Mi compañero en las tareas del Foro de la Sociedad Civil, el profesor Gaspar Ariño, en un luminoso trabajo que daremos a conocer en poco tiempo ha abordado esta cuestión con franqueza y hondura. Dice Ariño a este respecto: «Tenemos la convicción, muy generalizada hoy en España, de que la vida pública se ha corrompido». La crisis de la representación política es quizás una de las causas más palpables de esta situación. Y así continúa el citado profesor: «Cuando la representación política se falsea, cuando esa nueva burocracia partidista ocupa el Estado y vive su vida —casi siempre buena vida— al margen de los problemas de la gente, la democracia se corrompe, en el peor sentido, porque se convierte en algo falso, en mentira. Se produce entonces un abismo entre ciudadanía y clase política, y los ciudadanos, por lo general, se desentienden de la cosa pública, a la que raramente acuden los mejores. Esa es la peor de las corrupciones».
No saldremos, pues, airosos de la encrucijada en la que nos encontramos si desde el poder no se actúa con ejemplaridad. Para ello se necesita un liderazgo exigente y honesto, valiente y animador, que vuelva a ilusionar a los españoles que hoy se encuentran alicaídos y desesperanzados.

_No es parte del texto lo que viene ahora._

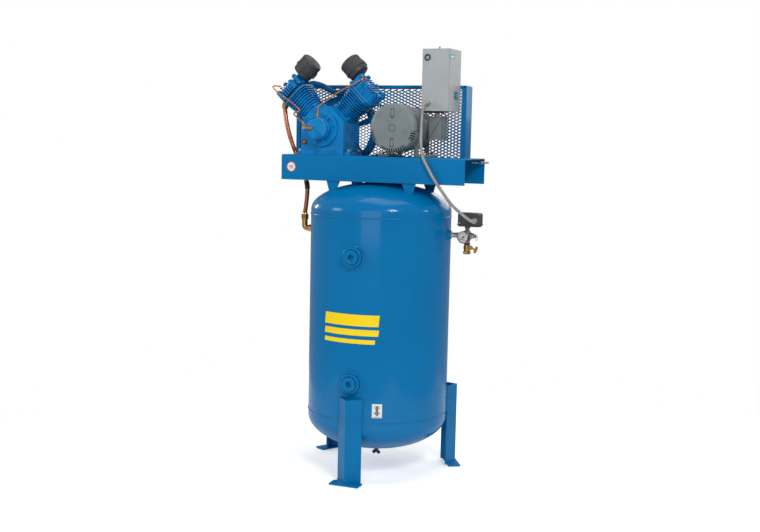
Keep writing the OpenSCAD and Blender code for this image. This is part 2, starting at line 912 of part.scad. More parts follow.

En otros momentos de nuestra historia, cuando al pueblo español se le ha convocado debidamente ha sabido responder. ¿Por qué no lo haría ahora? Sin la recuperación de la ética en la vida pública, sin la apelación a un esfuerzo justo y compartido, sin una verdadera regeneración de nuestra vida democrática, tantas veces prometida y siempre postergada, la tarea que tenemos por delante se hará extraordinariamente dolorosa y con una sensación siempre presente de que pagan justos por pecadores.

Sin embargo, no es momento para el desánimo y la frustración, pues aún existen en la sociedad española suficientes recursos para superar nuestras actuales dificultades. Venimos de una historia de éxitos en nuestro reciente pasado. Es tiempo, pues, para la esperanza, pero no hay tiempo que perder. Pongámonos a ello.

Por Ignacio Camuñas Solís, presidente del Foro de la Sociedad Civil.